First, we need to summarize past queries. In my case, the query logs are rotated hourly, and saved in files with names like "query.log.*" (* is a number). A sample line from my query logs:
16-Aug-2012 21:42:00.260 queries: info: client 10.5.0.210#54481: query: a1406.g.akamai.net IN A + (192.0.2.1)
To extract the host names, and summarize them, I use the following script:
cat query.log.*| sed -e 's/.*query: //' | cut -f 1 -d' ' | sort | uniq -c | sort -k2 > oldlog
This will sort the output by hostname (sort -k2 sorts by the second column), which becomes important later.
Next, I apply the same procedure to the current log:
cat query.log| sed -e 's/.*query: //' | cut -f 1 -d' ' | sort | uniq -c | sort -k2 > newlog
Now, we need to find all entries in "newlog", that are not included in "oldlog". To do so, we use the bash command "join", which works pretty much like the SQL command join, but uses the two text files as input. It is important that the "join" column (the host name) is sorted, which was the reason for the -k 2 argument earlier.

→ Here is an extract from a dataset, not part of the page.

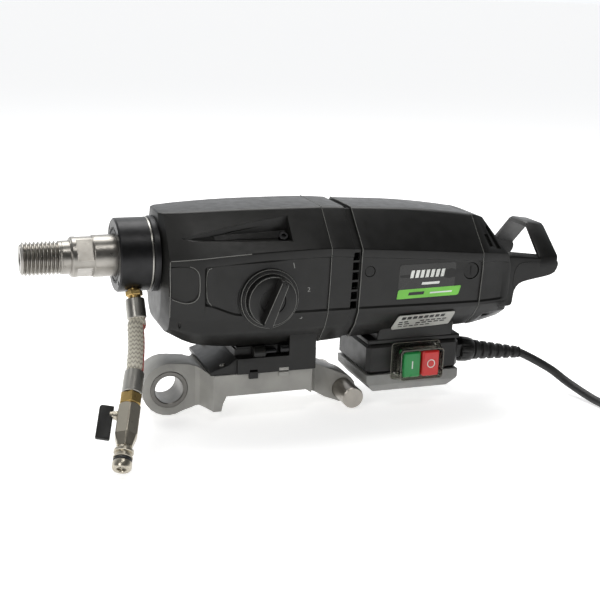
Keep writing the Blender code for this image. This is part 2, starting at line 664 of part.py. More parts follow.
def motor():
    """The armature on its shaft, with pinion, commutator and fan, and the field around it."""
    axis = ARMATURE_AXIS
    rod("armature_shaft", "steel", (276.3, *axis), (466.5, *axis), 6, 20)
    phase = heading(ARMATURE_AXIS, LAY_AXIS)
    teeth = [(y, z + MOTOR_AXIS) for y, z in gear_outline(MOTOR_PINION_TEETH, FINE, phase)]
    prism("armature_pinion", "steel", teeth, "end", 265, 276)
    turned("armature_core", "core_iron", (0, *axis), (1, 0, 0), [
        (322, 15), (326, 24), (335, 24), (335, 28), (400, 28), (400, 24), (412, 22), (416, 13),
        (416, 6 + GAP), (322, 6 + GAP)], closed=True, steps=24)
    ring("commutator", "copper", (426, *axis), (1, 0, 0), 20, 6 + GAP, 16, 24)
    ring("stator_core", "core_iron", (335, *axis), (1, 0, 0), 65, 28.8, 50, 32)
    blades = []
    for i in range(9):
        for offset, radius in ((-0.26, 14), (-0.05, 44), (0.05, 44), (0.26, 14)):
            angle = 2 * math.pi * i / 9 + offset
            blades.append((radius * math.cos(angle), radius * math.sin(angle) + MOTOR_AXIS))
    fan = prism("cooling_fan", "grey_plastic", blades, "end", 299, 308)
    cut(fan, rod("fan_hole", None, (298, *axis), (309, *axis), 6 + GAP, 20))
    ring("armature_bearing_front", "stainless", (287, *axis), (1, 0, 0), 9, 6 + GAP, 12.7, 24)
    ring("armature_bearing_rear", "stainless", (456, *axis), (1, 0, 0), 9, 6 + GAP, 13, 24)
    plate = prism("bearing_plate", "cast_grey", flat_loop(291, RING_WALL + 0.9), "end", 286.6, 296.4)
    cut(plate, rod("plate_motor", None, (280, *axis), (300, *axis), 12.7 + GAP),
        rod("plate_lay", None, (280, *LAY_AXIS), (300, *LAY_AXIS), 13 + GAP))
    for name, side in (("near", -1), ("far", 1)):
        inner, outer = sorted((side * 16.8, side * 36))
        box(f"brush_{name}", "carbon", (BRUSH_STATION - 3.5, inner, MOTOR_AXIS - 4),
            (BRUSH_STATION + 3.5, outer, MOTOR_AXIS + 4))
        turned(f"brush_holder_{name}", "black_plastic", (BRUSH_STATION, 0, MOTOR_AXIS), (0, side, 0), [
            (20, 8.5), (59.6, 8.5), (59.6, 0), (57, 0), (57, 6), (20, 6)], closed=True, steps=24)


# ---------------------------------------------------------------- mounting

def arc_points(centre, radius, start, end, count):
    """Points on an arc, from one angle in degrees to another."""
    angles = [math.radians(start + (end - start) * i / (count - 1)) for i in range(count)]
    return [(centre[0] + radius * math.cos(a), centre[1] + radius * math.sin(a)) for a in angles]


def clamp_plate():
    """The cast plate under the gearbox: a bushed ring lug, a seat, a foot and a pin lug."""
    side_view = [(279.5, -114.8), (172, -114.8), (158, -109.5)]
    side_view += arc_points(RING, 26.6, 80, 300, 16)
    side_view += [(160, -154), (166, -151.5), (183, -151.5), (184.5, -144), (188, -SPINDLE_TO_SEAT),
                  (270, -SPINDLE_TO_SEAT), (300, -156)]
    side_view += arc_points(PIN, 14.4, 235, 430, 10)
    plan_half = [(105, 17), (163, 17), (167, 20), (170.5, 28), (175, 42.8), (276, 42.8),
                 (281, 28), (288, 19.5), (296, 17), (345, 17)]
    plan_view = plan_half + [(s, -y) for s, y in reversed(plan_half)]
    plate = prism("clamp_plate", "cast_grey", side_view, "side", -43, 43)
    boolean(plate, prism("plan_block", None, plan_view, "plan", -170, -100), "INTERSECT")
    cut(plate,
        rod("ring_bore", None, (RING[0], -25, RING[1]), (RING[0], 25, RING[1]), 18.5 + GAP, 32),
        rod("pin_bore", None, (PIN[0], -25, PIN[1]), (PIN[0], 25, PIN[1]), 11 + GAP, 24))
    ring("ring_bush", "steel", (RING[0], -17.4, RING[1]), (0, 1, 0), 34.8, 14, 18.5, 32)
    rod("clamp_pin", "steel", (PIN[0], -48, PIN[1]), (PIN[0], 48, PIN[1]), 11, 24)


def mounting_block():
    """The black foot between gearbox and clamp plate."""
    block = box("mounting_block", "black_cast", (198, -45, -114.4), (278.6, 45, -92))
    join(block,
         prism("foot_flange", None, [(172, -114.4), (172, -111), (190, -105), (199, -98),
                                     (199, -114.4)], "side", -42, 42),
         box("foot_neck", None, (200, -33, -93), (277, 33, -90.4)))
    cut(block, *[box(f"notch_{i}", None, (s - 4, -50, -116), (s + 4, -38, -110.5))
                 for i, s in enumerate((214.5, 245.3))])


def switch_box():
    """The switch box under the motor: casing, cover, switch, clear guard and buttons."""
    casing = box("switch_box", "black_plastic", (336.5, -40, -129), (440, 40, -96.3))
    chamfer(casing, 4, 60)
    cut(casing, box("box_hollow", None, (340, -36.5, -135), (436.5, 36.5, -99.5)),
        box("box_window", None, (371, -45, -123), (411.5, -30, -108)))
    cover = prism("switch_cover", "grey_plastic", [
        (336.5, -129.3), (440, -129.3), (440, -138), (431, -149), (347, -149), (337, -138)],
        "side", -40, 40)
    taper = prism("cover_taper", None, [(-40, -129), (40, -129), (40, -140), (33, -150), (-33, -150),
                                        (-40, -140)], "end", 330, 445)
    boolean(cover, taper, "INTERSECT")
    cut(cover, box("cover_hollow", None, (341, -36, -145), (436, 36, -120)))
    box("switch_module", "black_plastic", (364, -29.3, -126), (420, -5, -101))
    frames = []
    for y, grow in ((-40.3, 3.5), (-58, 0), (-58, -1.6), (-40.3, -1.6)):
        low = (GUARD[0][0] - grow, GUARD[0][1] - grow)
        high = (GUARD[1][0] + grow, GUARD[1][1] + grow)
        c = 3
        frames.append([(low[0] + c, y, low[1]), (high[0] - c, y, low[1]),
                       (high[0], y, low[1] + c), (high[0], y, high[1] - c),
                       (high[0] - c, y, high[1]), (low[0] + c, y, high[1]),
                       (low[0], y, high[1] - c), (low[0], y, low[1] + c)])
    skin("switch_guard", "clear", frames, closed=True)
    for name, finish, low in (("start_button", "green", 369.5), ("stop_button", "red", 390.4)):
        middle = low + BUTTON_WIDTH / 2
        button = box(name, finish, (low, -57, -129), (low + BUTTON_WIDTH, -43.5, -102))
        chamfer(button, 1.5, 60)
        join(button, box(name + "_stem", None, (middle - 5, -45, -121), (middle + 5, -33, -110)))


def gland():
    """The cable gland on the box's end and the ribbed bend relief behind its nut."""
    start, end = GLAND
    direction = (Vector(end) - Vector(start)).normalized()

    def reach(distance):
        return tuple(Vector(start) + direction * distance)

    seat = Vector(start) + Vector((GAP, 0, 0))
    fitting = rod("cable_gland", "black_plastic", tuple(seat), tuple(seat + Vector((11, 0, 0))),
                  12.5, 6)
    join(fitting, rod("gland_nut", None, reach(10), reach(26), 13.5, 12, end_radius=11.5))
    rings = [(26.4, 8.6)]
    ribs = 6
    for i in range(ribs):
        at = 27 + i * 9.2
        radius = 10.5 - 0.75 * i
        rings += [(at, radius), (at + 5.6, radius - 0.3), (at + 5.9, radius - 3), (at + 8.9, radius - 3.1)]
    rings += [(RELIEF_LENGTH, 6.0)]
    turned("bend_relief", "rubber", start, tuple(direction), [(26.4, 0)] + rings +
           [(RELIEF_LENGTH, 0)], steps=16)
    return [reach(RELIEF_LENGTH + 3 * GAP), reach(RELIEF_LENGTH + 8), reach(RELIEF_LENGTH + 16)]


def resting(places):
    """The same places, none lower than a cord that lies on the table."""
    return [(station, side, max(height, TABLE + CORD_R)) for station, side, height in places]


def cord():
    """The mains cord, the coil of its put-away length and the plug."""
    route = gland() + CORD_ROUTE
    tube("mains_cord", "rubber", resting(hose_path(route, 20)), CORD_R)
    ring("cord_coil", "rubber", (*COIL_CENTRE, TABLE), (0, 0, 1), 18, COIL_R - 18.3,
         COIL_R + 18.3, 40)
    tilt = math.atan((PLUG_R - NECK_R) / PLUG_LENGTH)
    axis = Vector((0, math.cos(tilt), math.sin(tilt)))
    rear = Vector((COIL_CENTRE[0] + 72, PLUG_SIDE, TABLE + NECK_R * math.cos(tilt)))
    lead = [(COIL_CENTRE[0] + COIL_R + 23.6, COIL_CENTRE[1] - 6, TABLE + CORD_R),
            (COIL_CENTRE[0] + 75.4, COIL_CENTRE[1] + 24, TABLE + CORD_R),
            tuple(rear - axis * 14), tuple(rear - axis * 3 * GAP)]
    tube("plug_lead", "rubber", resting(hose_path(lead, 8)), CORD_R)
    body = turned("mains_plug", "rubber", tuple(rear), tuple(axis), [
        (0, 0), (0, NECK_R), (9, 6.6), (22, 10.8), (36, 14.6), (PLUG_LENGTH, PLUG_R),
        (PLUG_LENGTH, 0)], steps=20)
    for side in (-9.5, 9.5):
        foot = rear + Vector((side, 0, 0))
        pin = rod(f"plug_pin_{side}", None, tuple(foot + axis * (PLUG_LENGTH - 7)),
                  tuple(foot + axis * (PLUG_LENGTH + 19)), 2.4, 10)
        join(body, pin)


def hose():
    """The water hose with its ferrules, union nut, ball valve, lever and plug-in nozzle."""
    outwards = Vector((0, -math.sin(HOSE_TILT), -math.cos(HOSE_TILT)))
    top = Vector(from_collar(44 + GAP))
    rod("hose_ferrule_top", "stainless", tuple(top), tuple(top + outwards * 19), 9.2, 20)
    start = top + outwards * (19 + 2 * GAP)
    along_valve = (Vector(NOZZLE_END) - Vector(HOSE_END)).normalized()

    def reach(distance):
        return tuple(Vector(HOSE_END) + along_valve * distance)

    route = [tuple(start), tuple(start + outwards * 6), *HOSE_ROUTE, reach(-6), HOSE_END]
    tube("water_hose", "braid", hose_path(route, 18), HOSE_R, 3)
    rod("hose_ferrule_bottom", "stainless", reach(2 * GAP), reach(23.6), 9.2, 20)
    rod("hose_nut", "brass", reach(24), reach(36), 10.6, 6)
    body = rod("valve_body", "nickel", reach(36.3), reach(66), 11.2, 6)
    join(body, rod("valve_taper", None, reach(65), reach(77), 11.2, 6, end_radius=7.5))
    stem_foot = Vector(reach(STEM_REACH))
    stem = lever_axis(along_valve)
    join(body, rod("valve_stem", None, tuple(stem_foot + stem * 8), tuple(stem_foot + stem * 13), 4, 16))
    turned("hose_nozzle", "nickel", reach(0), tuple(along_valve), [
        (77.3, 0), (77.3, 6.5), (80, 6.5), (80, 8.8), (83, 8.8), (83, 7), (86.5, 7), (86.5, 8.6),
        (88, 8.6), (88, 6.6), (91.5, 6.6), (91.5, 8.4), (97.5, 8.4), (98.5, 7.6), (98.5, 4),
        (90, 4), (90, 0)], steps=16)
    across = along_valve.cross(stem)
    frame = Matrix((across, along_valve, stem)).transposed().to_4x4()
    bm = bmesh.new()
    bmesh.ops.create_cube(bm, size=1.0)
    bm.transform(Matrix.Diagonal((4.6 * MM, 34 * MM, 13 * MM, 1)))
    centre = stem_foot + along_valve * 8.5 + stem * (13.3 + 6.5)
    bm.transform(Matrix.Translation(point(*centre)) @ frame)
    lever = from_bmesh("valve_lever", bm, "black_plastic")
    chamfer(lever, 1.2, 60)


def lever_axis(along_valve):
    """The direction of the valve's stem: square to the valve, out to the spindle's side."""
    outwards = Vector((-1, 0, 0))
    return (outwards - along_valve * outwards.dot(along_valve)).normalized()


gearbox_housing()
vent_housing()
motor_housing()
rear_cap()
water_collar()
spindle()
countershaft()
shift_fork()
selector()
motor()
clamp_plate()
mounting_block()
switch_box()
cord()
hose()
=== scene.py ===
"""Looks, camera and light for the rig-mounted core drill motor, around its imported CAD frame.

Lengths are millimetres until point() turns them into metres in the row's frame. A place is
(station, side, height): station runs from the spindle's tip towards the rear handle, side is
across the machine and negative on the selector's side, and height is measured from the
spindle's axis.
"""
import math

import bmesh
import bpy
from mathutils import Matrix, Vector


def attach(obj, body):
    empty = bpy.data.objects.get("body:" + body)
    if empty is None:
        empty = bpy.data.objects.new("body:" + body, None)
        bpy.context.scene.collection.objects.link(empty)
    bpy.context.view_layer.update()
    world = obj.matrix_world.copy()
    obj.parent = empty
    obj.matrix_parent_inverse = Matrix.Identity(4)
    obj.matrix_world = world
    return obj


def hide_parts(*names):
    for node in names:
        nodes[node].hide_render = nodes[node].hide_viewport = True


MM = 0.001
TIP_TO_SEAT = 230.0
SPINDLE_TO_SEAT = 136.5
TABLE = -163.0
MOTOR_AXIS = -20.0

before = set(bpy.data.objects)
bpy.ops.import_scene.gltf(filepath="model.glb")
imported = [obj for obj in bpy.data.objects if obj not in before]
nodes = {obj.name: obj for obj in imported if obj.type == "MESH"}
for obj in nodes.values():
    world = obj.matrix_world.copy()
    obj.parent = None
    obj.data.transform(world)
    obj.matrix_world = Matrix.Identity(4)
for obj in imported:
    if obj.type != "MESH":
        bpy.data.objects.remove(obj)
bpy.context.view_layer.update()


def point(station, side, height):
    """A place on the machine, in metres in the row's frame."""
    return Vector((station - TIP_TO_SEAT, side, height + SPINDLE_TO_SEAT)) * MM


# ---------------------------------------------------------------- camera

CAMERA_PLACE = (-0.3389, -1.0474, 0.3867)
CAMERA_RIGHT = Vector((0.94101, -0.33688, 0.03198))
CAMERA_UP = Vector((0.06020, 0.25964, 0.96389))
CAMERA_LENS = 68.45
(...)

join -1 2 -2 2 -a 2 oldlog newlog > combined
-a 2 will include all records from newlog that are not found in oldlog. "combined" now includes lines from both files, as well as the lines only found in "newlog". We need to remove the lines found in both files (which are identified by having two numbers):
cat combined | egrep -v '.* [0-9]+ [0-9]+$' | sort -nr -k2 | head -10
In the end, we sort the host names by frequency, and return the top 10.
To summarize the script for simple "copy/paste".I broke some lines up to a
cat $oldlogs | sed -e 's/.*query: //' | cut -f 1 -d' ' | sort | uniq -c | sort -k2 > $tmpdir/oldlog
cat $newlog | sed -e 's/.*query: //' | cut -f 1 -d' ' | sort | uniq -c | sort -k2 > $tmpdir/newlog
join -1 2 -2 2 -a 2 oldlog newlog | egrep -v '.* [0-9]+ [0-9]+$' | sort -nr -k2 | head -10 > $tmpdir/suspects
The file "suspects" will now include the top 10 suspect domains. For added credit: add the ability to keep a whitelist.